→ What to do: Reproduce only this span: the line containing "extrude(amount=-firehole_door_thickness)", the line containing "obj.data.transform(world)", and every line between them, all exactly as given.

→ Information provided:
>>>
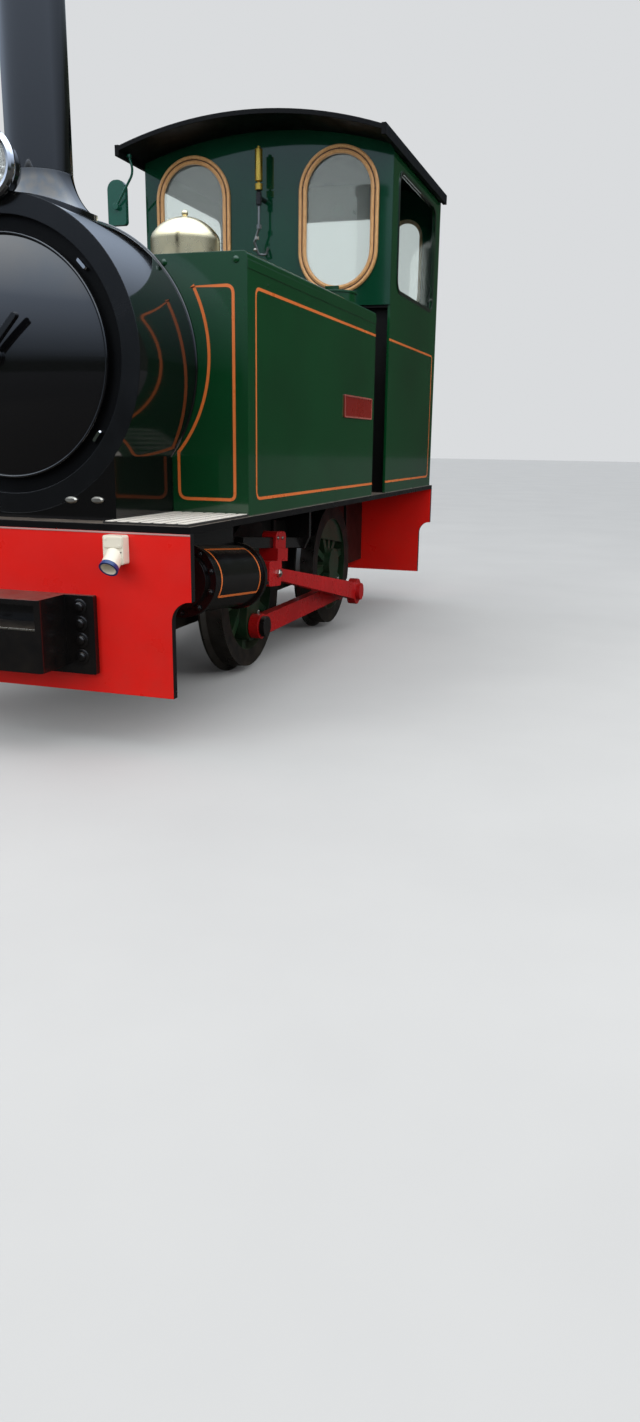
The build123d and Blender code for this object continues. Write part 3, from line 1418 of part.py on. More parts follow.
# Brake blocks on hangers between the wheels, tied across in pairs
block_x = wheel_inner + flange_width + (tyre_width - flange_width) / 2
brake_tie_z = frame_bottom - 22
with BuildPart() as brake_gear:
    for axle_y, toward in ((front_axle, 1), (rear_axle, 1)):
        for sign in (-1, 1):
            with BuildSketch(Plane.YZ.offset(sign * block_x)):
                with Locations((axle_y, axle_height)):
                    Circle(tread_radius + brake_gap + brake_block_depth)
                    Circle(tread_radius + brake_gap, mode=Mode.SUBTRACT)
                with Locations((axle_y + toward * (tread_radius + 20), axle_height - 20)):
                    Rectangle(150, brake_block_height, mode=Mode.INTERSECT)
            extrude(amount=brake_block_width / 2, both=True)
            hanger_y = axle_y + toward * (tread_radius + brake_gap + brake_block_depth + brake_hanger - 4)
            with BuildSketch(Plane.YZ.offset(sign * block_x)):
                with Locations((hanger_y, (brake_tie_z - 20 + plate_bottom) / 2)):
                    Rectangle(2 * brake_hanger, plate_bottom - brake_tie_z + 20)
            extrude(amount=brake_hanger / 2, both=True)
        with BuildSketch(Plane.YZ.offset(-block_x)):
            with Locations((hanger_y, brake_tie_z)):
                Rectangle(brake_tie_width, brake_tie_height)
        extrude(amount=2 * block_x)
brake_gear.part.label = "brake_gear"
export_step(brake_gear.part, "parts/brake_gear.step")

# Ashpan under the firebox, clear of the rear axle
with BuildPart() as ashpan:
    ashpan_front = firebox_front + 20
    ashpan_rear = rear_axle - axle_radius - 45
    with BuildSketch(Plane.YZ.offset(-firebox_half_width + 6)):
        with BuildLine():
            Polyline(
                (ashpan_front, firebox_bottom),
                (ashpan_front, ashpan_bottom + ashpan_toe),
                (ashpan_front + ashpan_toe, ashpan_bottom),
                (ashpan_rear - 40, ashpan_bottom),
                (ashpan_rear, axle_height + axle_radius + 10),
                (backhead_y - 20, axle_height + axle_radius + 30),
                (backhead_y - 20, firebox_bottom),
                close=True,
            )
        make_face()
    extrude(amount=2 * (firebox_half_width - 6))
ashpan.part.label = "ashpan"
export_step(ashpan.part, "parts/ashpan.step")

# Backhead fittings: regulator, pressure gauge, two water gauges and the reversing lever
fitting_depth = 34
regulator_z = boiler_axis + 210
regulator_radius = 46
regulator_reach = 220
gauge_z = boiler_axis + 320
gauge_radius = 56
water_gauge_z = boiler_axis + 120
water_gauge_x = 150
water_gauge_height = 190
lever_stand_length = 300
lever_stand_height = 120
lever_width = 22
lever_thickness = 16
lever_x = end_half_width - 110
lever_y = backhead_y + 160
lever_foot = plate_top + floor_thickness
lever_length = 600
with BuildPart() as backhead_fittings:
    with BuildSketch(end_plane(backhead_y)):
        with Locations((0, regulator_z)):
            Circle(regulator_radius)
        for gauge_x in (-water_gauge_x, water_gauge_x):
            with Locations((gauge_x, water_gauge_z)):
                Rectangle(34, water_gauge_height)
        with Locations((0, gauge_z)):
            Circle(gauge_radius)
    extrude(amount=-fitting_depth)
    with BuildSketch(end_plane(backhead_y + fitting_depth)):
        with Locations((60, regulator_z)):
            Rectangle(regulator_reach, 18)
    extrude(amount=-18)
    with BuildSketch(Plane.YZ.offset(lever_x)):
        with Locations((lever_y, lever_foot + lever_stand_height / 2)):
            Rectangle(lever_stand_length, lever_stand_height)
        with Locations((lever_y, lever_foot + lever_length / 2)):
            Rectangle(lever_width, lever_length)
        with Locations((lever_y, lever_foot + lever_length)):
            Circle(lever_width)
    extrude(amount=lever_thickness)
backhead_fittings.part.label = "backhead_fittings"
export_step(backhead_fittings.part, "parts/backhead_fittings.step")

# Firehole door: cast plate hinged beside the firehole
with BuildPart() as firehole_door:
    with BuildSketch(end_plane(backhead_y + firehole_gap)):
        with Locations((0, firehole_z)):
            RectangleRounded(firehole_door_width, firehole_door_height, 40)
    extrude(amount=-firehole_door_thickness)
    with BuildSketch(end_plane(backhead_y + firehole_gap + firehole_door_thickness)):
        with Locations((firehole_handle_x, firehole_z)):
            RectangleRounded(20, 70, 8)
    extrude(amount=-firehole_handle_depth)
    for lift in (-firehole_strap_lift, firehole_strap_lift):
        with BuildSketch(Plane.XY.offset(firehole_z + lift - firehole_strap_height / 2)):
            with Locations(((firehole_hinge_x - firehole_pin_half) / 2, firehole_hinge_y)):
                Rectangle(-firehole_hinge_x - firehole_pin_half, firehole_strap_depth)
            with Locations((firehole_hinge_x, firehole_hinge_y)):
                Circle(firehole_pin_radius + 6)
                Circle(firehole_pin_radius + pin_clearance, mode=Mode.SUBTRACT)
        extrude(amount=firehole_strap_height)
firehole_door.part.label = "firehole_door"
export_step(firehole_door.part, "parts/firehole_door.step")
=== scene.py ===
"""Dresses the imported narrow-gauge steam locomotive: paint, lining, bolts, glass, light and camera.

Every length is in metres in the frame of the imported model: the front faces -Y, +X is the
engine's left, nearest the camera, and Z is up from the floor that the wheel flanges stand on.
"""

import json
import logging
from dataclasses import dataclass
from enum import Enum
from math import cos, pi, radians, sin, sqrt
from typing import Callable, Optional, Sequence, Union

import bpy
import numpy as np
from mathutils import Matrix

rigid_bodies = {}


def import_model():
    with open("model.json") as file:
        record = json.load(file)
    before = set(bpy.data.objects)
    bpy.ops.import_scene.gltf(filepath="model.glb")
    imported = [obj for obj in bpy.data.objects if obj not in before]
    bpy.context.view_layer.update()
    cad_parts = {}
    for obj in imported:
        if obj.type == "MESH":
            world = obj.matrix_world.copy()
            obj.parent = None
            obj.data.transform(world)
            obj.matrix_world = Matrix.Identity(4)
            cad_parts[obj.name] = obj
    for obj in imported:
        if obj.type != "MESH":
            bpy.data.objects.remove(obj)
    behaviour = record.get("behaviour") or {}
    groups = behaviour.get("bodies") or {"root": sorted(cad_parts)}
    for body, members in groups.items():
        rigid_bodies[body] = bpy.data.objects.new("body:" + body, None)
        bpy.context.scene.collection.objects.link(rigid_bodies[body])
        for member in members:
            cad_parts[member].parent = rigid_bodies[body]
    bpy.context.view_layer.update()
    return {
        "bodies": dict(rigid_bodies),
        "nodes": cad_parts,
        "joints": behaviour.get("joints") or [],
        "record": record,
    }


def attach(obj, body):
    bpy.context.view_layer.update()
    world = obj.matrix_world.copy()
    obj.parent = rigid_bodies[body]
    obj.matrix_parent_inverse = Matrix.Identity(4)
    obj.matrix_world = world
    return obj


log = logging.getLogger("locomotive")

Array = np.ndarray
Pair = tuple[float, float]
Colour = tuple[float, float, float]
Vector = tuple[float, float, float]
Socket = bpy.types.NodeSocket
Value = Union[Socket, float, Colour]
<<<
→ Written reply:
    extrude(amount=-firehole_door_thickness)
    with BuildSketch(end_plane(backhead_y + firehole_gap + firehole_door_thickness)):
        with Locations((firehole_handle_x, firehole_z)):
            RectangleRounded(20, 70, 8)
    extrude(amount=-firehole_handle_depth)
    for lift in (-firehole_strap_lift, firehole_strap_lift):
        with BuildSketch(Plane.XY.offset(firehole_z + lift - firehole_strap_height / 2)):
            with Locations(((firehole_hinge_x - firehole_pin_half) / 2, firehole_hinge_y)):
                Rectangle(-firehole_hinge_x - firehole_pin_half, firehole_strap_depth)
            with Locations((firehole_hinge_x, firehole_hinge_y)):
                Circle(firehole_pin_radius + 6)
                Circle(firehole_pin_radius + pin_clearance, mode=Mode.SUBTRACT)
        extrude(amount=firehole_strap_height)
firehole_door.part.label = "firehole_door"
export_step(firehole_door.part, "parts/firehole_door.step")
=== scene.py ===
"""Dresses the imported narrow-gauge steam locomotive: paint, lining, bolts, glass, light and camera.

Every length is in metres in the frame of the imported model: the front faces -Y, +X is the
engine's left, nearest the camera, and Z is up from the floor that the wheel flanges stand on.
"""

import json
import logging
from dataclasses import dataclass
from enum import Enum
from math import cos, pi, radians, sin, sqrt
from typing import Callable, Optional, Sequence, Union

import bpy
import numpy as np
from mathutils import Matrix

rigid_bodies = {}


def import_model():
    with open("model.json") as file:
        record = json.load(file)
    before = set(bpy.data.objects)
    bpy.ops.import_scene.gltf(filepath="model.glb")
    imported = [obj for obj in bpy.data.objects if obj not in before]
    bpy.context.view_layer.update()
    cad_parts = {}
    for obj in imported:
        if obj.type == "MESH":
            world = obj.matrix_world.copy()
            obj.parent = None
            obj.data.transform(world)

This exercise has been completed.